Wanted to take a few minutes to point out another fascinating tid-bit of Zambian agricultural lore that makes life interesting for both farmers and agriculture development types: measurements. In most cases in rural Zambia, commodities produced are measured by volume rather than by weight. The classic example is the 50 kilogram (kg) maize sack; farmers purchase or are allotted grain sacks by the Food Reserve Agency (FRA) that are designed to hold 50 kg of dry maize. The preponderance of maize in Zambian agriculture means that these sacks become the medium of packaging for every other agricultural commodity that is sold: sweet potatoes, paddy [unhulled] rice, sunflowers, groundnuts, and so forth (the loan exception is cotton, of which I'll discuss some other time). However, not all crops are created with the same density as maize; sunflowers and rice, for example, weigh significantly less than maize per unit volume.

What's interesting is that few farmers perceive any of their harvests in kilograms per hectare (kg / ha) [a hectare is 10,000 square meters, or two football fields]; saying that you can increase yields by X number of tonnes per hectare is essentially meaningless. First off, I've never met a farmer with a scale. Second, the idea of weight as a dimension appears to be less tangible than say, a stack of bags of a particular commodity. Third, few farmers have any idea of what a kilogram (or a gram, or a tonne) even is; most farmers in their education have had any opportunity to see anything other than a picture of a scale.

Therefore, I've slowly learned that when talking about yield gains/losses, it is better to utilize the volumetric measurement of 50kg maize grain bags rather than weight. A farmer has a pretty good idea of how many bags of maize / rice / groundnuts / etc. should come off a particular field or paddy, which also gives you some indication of soil fertility. When we get to evaluations of our CF practices, I might push for that measure, as it will give farmers a better valuation of the practice.

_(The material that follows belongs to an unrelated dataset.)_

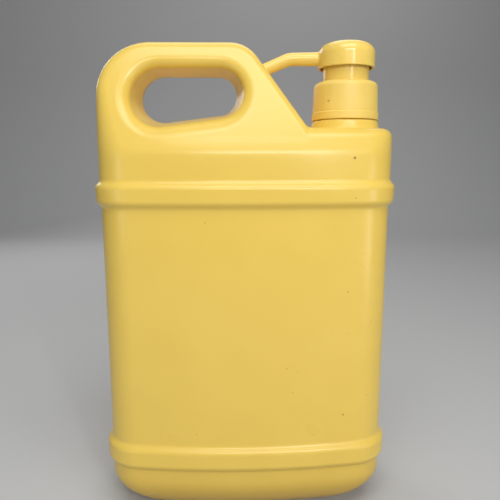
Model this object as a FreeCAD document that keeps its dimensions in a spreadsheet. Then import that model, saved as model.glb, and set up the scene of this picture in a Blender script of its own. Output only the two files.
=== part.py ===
"""Three-litre blow-moulded plastic jug with a screw-on lotion pump, as a parametric FreeCAD document.

Frame: millimetres, +Z up, origin on the standing surface under the middle of the jug.
X runs along the jug's width (handle at -X, pump at +X) and Y along its depth.
The pump is stored as it is for transport: pushed fully down onto its chaplet.
"""

import FreeCAD
import Part
import math
import os
import re

import Sketcher
from FreeCAD import Placement, Rotation, Vector

# ----------------------------------------------------------------------------
# Driving dimensions, in millimetres, degrees for angles: alias, value, meaning
# ----------------------------------------------------------------------------
SIZES = [
    ("wall", 1.1, "wall of the blown jug"),
    ("half_width", 87.5, "half of the jug's width"),
    ("half_depth", 44.8, "half of the jug's depth, at the middle of the bowed faces"),
    ("face_bow", 480.0, "radius of the bowed front and back faces"),
    ("corner", 22.0, "radius of the jug's upright corners"),
    ("base_height", 25.6, "height over which the base curves in"),
    ("base_inset_x", 46.0, "how far the base curves in at each end"),
    ("base_inset_y", 25.6, "how far the base curves in at front and back"),
    ("base_corner", 18.5, "plan radius of the standing face's corners"),
    ("low_band_z", 33.5, "underside of the lower band"),
    ("low_band_height", 14.9, "height of the lower band"),
    ("high_band_drop", 31.3, "from the crease down to the underside of the upper band"),
    ("high_band_height", 14.1, "height of the upper band"),
    ("band_proud", 2.8, "how far the bands stand out"),
    ("band_round", 2.5, "rounding of the bands' edges"),
    ("crease_drop", 14.0, "from the shoulder down to where the upright faces turn in towards the grip"),
    ("shoulder_z", 241.0, "flat shoulder under the pump"),
    ("shoulder_round", 5.5, "rounding of the shoulder's edge"),
    ("grip_height", 50.6, "height of the grip above the shoulder"),
    ("grip_half_depth", 17.5, "half depth that the sloped faces reach at the grip's top"),
    ("grip_bow", 3000.0, "radius of the faces' bow at the grip's top"),
    ("grip_round", 6.0, "rounding of the grip's edges"),
    ("grip_left_round", 31.5, "outline radius of the grip's outer corner"),
    ("grip_right_round", 20.0, "outline radius of the grip's inner corner"),
    ("slant_foot_x", 35.8, "where the slanted side of the grip meets the shoulder"),
    ("slant_angle", 34.1, "slant of the grip's side, from upright"),
    ("hole_left_x", -49.8, "centre of the finger hole's outer end"),
    ("hole_left_round", 14.3, "radius of the finger hole's outer end"),
    ("hole_right_x", -15.9, "centre of the finger hole's inner end"),
    ("hole_right_round", 12.1, "radius of the finger hole's inner end"),
    ("hole_cover", 17.5, "from the grip's top down to the finger hole, at the parting plane"),
    ("hole_draft", 7.5, "draft of the finger hole, from the parting plane outwards"),
    ("hole_rim", 6.0, "rounding of the finger hole's rim"),
    ("shoulder_root", 16.0, "how far the shoulder's block runs in under the grip"),
    ("neck_inset", 24.0, "distance of the neck's axis from the end of the jug"),
    ("neck_radius", 17.6, "neck outside its wall, without the thread"),
    ("neck_wall", 1.8, "wall of the neck"),
    ("neck_height", 24.5, "height of the neck above the shoulder"),
    ("flare_radius", 21.8, "foot of the neck's flare, on the shoulder"),
    ("flare_top_radius", 20.5, "top of the neck's flare"),
    ("flare_height", 5.9, "height of the flare above the shoulder"),
    ("closure_clear", 0.4, "from the flare up to the closure's lower rim"),
    ("closure_radius", 20.4, "outside of the closure"),
    ("closure_bead", 0.5, "how far the closure's lower bead stands out"),
    ("closure_bead_height", 4.5, "height of the closure's lower bead"),
    ("closure_top_radius", 19.8, "outside of the closure under its top edge"),
    ("closure_wall", 1.6, "wall of the closure's skirt"),
    ("closure_plate", 2.2, "thickness of the closure's top plate"),
    ("closure_round", 3.6, "rounding of the closure's top edge"),
    ("gasket_thick", 1.2, "neck gasket"),
    ("flange_thick", 1.5, "flange of the pump housing"),
    ("flange_radius", 17.4, "outside of the housing's flange and of the gasket"),
    ("cup_radius", 12.8, "outside of the housing's upper cup"),
    ("cup_wall", 1.3, "wall of the housing"),
    ("cup_depth", 11.0, "depth of the housing's upper cup"),
    ("bore_radius", 7.6, "bore of the pump cylinder"),
    ("cylinder_depth", 47.5, "from the neck's mouth down to the cylinder's ledge, which carries the spring"),
    ("valve_seat_depth", 6.0, "how far the suction valve's seat lies under the ledge"),
    ("valve_throat", 3.9, "width of the valve chamber at the ledge, as a radius"),
    ("valve_port", 1.5, "radius of the suction port"),
    ("socket_depth", 12.0, "depth of the dip tube's socket"),
    ("ball_radius", 2.5, "suction ball"),
    ("outlet_ball_radius", 2.5, "outlet ball"),
    ("outlet_cone", 3.1, "width of the outlet ball's seat in the stem's top, as a radius"),
    ("tube_radius", 3.1, "outside of the dip tube"),
    ("tube_wall", 0.8, "wall of the dip tube"),
    ("tube_end_z", 9.0, "lower end of the dip tube"),
    ("tube_grip", 10.0, "length of dip tube held in its socket"),
    ("chaplet_radius", 14.3, "outside of the chaplet"),
    ("chaplet_rise", 14.4, "height of the chaplet's top, inside the head, above the neck's mouth"),
    ("chaplet_plug", 9.0, "length of the chaplet inside the housing"),
    ("chaplet_wall", 2.2, "thickness of the chaplet's top ring"),
    ("stem_radius", 4.0, "outside of the stem"),
    ("stem_wall", 1.5, "wall of the stem"),
    ("stem_reach", 2.8, "how far the stem's top, under the outlet ball, stands above the head's rim"),
    ("boss_radius", 6.2, "outside of the head's boss"),
    ("boss_drop", 12.0, "how far the head's boss reaches down below the head's rim"),
    ("head_radius", 17.65, "outside of the press head"),
    ("head_lap", 1.1, "how far the press head, pushed down, laps over the chaplet"),
    ("head_height", 15.4, "height of the press head above its rim"),
    ("head_wall", 1.5, "wall of the press head"),
    ("head_round", 6.5, "rounding of the press head's top edge"),
    ("spout_rise", 6.1, "height of the spout's axis above the head's rim"),
    ("spout_root_radius", 4.4, "outside of the spout at the head"),
    ("spout_tip_radius", 3.85, "outside of the spout at its tip"),
    ("spout_bore", 2.2, "bore of the spout, as a radius"),
    ("spout_run", 36.0, "straight run of the spout, from the pump's axis to its bend"),
    ("spout_bend", 14.0, "radius of the spout's bend"),
    ("spout_droop", 22.5, "angle that the spout's end droops"),
    ("spout_end", 14.0, "straight run after the bend"),
    ("spout_turn", 3.0, "how far the spout is turned behind the grip"),
    ("piston_rise", 14.6, "from the cylinder's ledge up to the underside of the piston, pushed down"),
    ("piston_height", 7.4, "height of the piston"),
    ("piston_waist", 6.6, "piston between its two lips, as a radius"),
    ("piston_lip", 1.4, "height of each of the piston's lips"),
    ("seat_flange", 6.4, "flange of the piston seat, as a radius"),
    ("seat_flange_thick", 1.4, "thickness of the piston seat's flange"),
    ("seat_bore", 1.5, "bore of the piston seat, as a radius"),
    ("spring_wire", 1.0, "diameter of the spring's wire"),
    ("spring_radius", 5.6, "mean radius of the spring"),
    ("spring_turns", 6.5, "turns of the spring"),
    ("running_gap", 0.05, "radial clearance of a running fit"),
    ("seat_gap", 0.05, "clearance of pieces that seat on each other"),
    ("free_gap", 0.35, "clearance of pieces that pass without touching"),
    ("overrun", 1.0, "how far a cutting form runs on past the face that it cuts"),
]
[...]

That leads into our other question ... hectarage. As I mentioned previously, a hectare is the size of two football [soccer] fields, or 10,000 square meters. There are infinite ways to come up with a hectare: 100m x 100m; 20m x 500m; 10m x 1,000m; 50m x 200m; and so forth. Now imagine you are a farmer with limited access to a GPS, cadastral equipment, measuring tape, and so on; then try stepping out (i.e., pacing) 100, 500, or even 20 meters. It gets a bit tricky, especially given all the tall grass, snakes, holes, etc. Furthermore, I have yet to see a field with a straight boundary; they are all manner of shapes and sizes that are determined by rather complex customary or inherited land tenure systems. I still haven't reconciled that one ... however, it might be helpful to rely on the farmer's basic estimates of a given fields yields and work from there.

A friend of mine working in Liberia told me a pretty enlightening story about how farmers estimated the size of a hectare there ... he kept hearing farmers describe widely varying land sizes as "a hectare". Some farmers described 4 hectares as a hectare; others had an inverse relationship, describing a 1/4 of a hectare as a hectare. After awhile, he realized that farmers were determining the size of a hectare based on what they perceived the fertilizer requirements of a given piece of land were. Because farmers received a fixed amount of fertilizer that was designated for use on 1 hectare, they, not knowing that a hectare was, gauged its size based on where they thought their land needed the fertilizer. A farmer with relatively fertile land spread out his fertilizer over a large area and considered that a hectare, and vice-versa for farmers with infertile land.

In summary ... we need to know where they are at before we can start telling them where to go.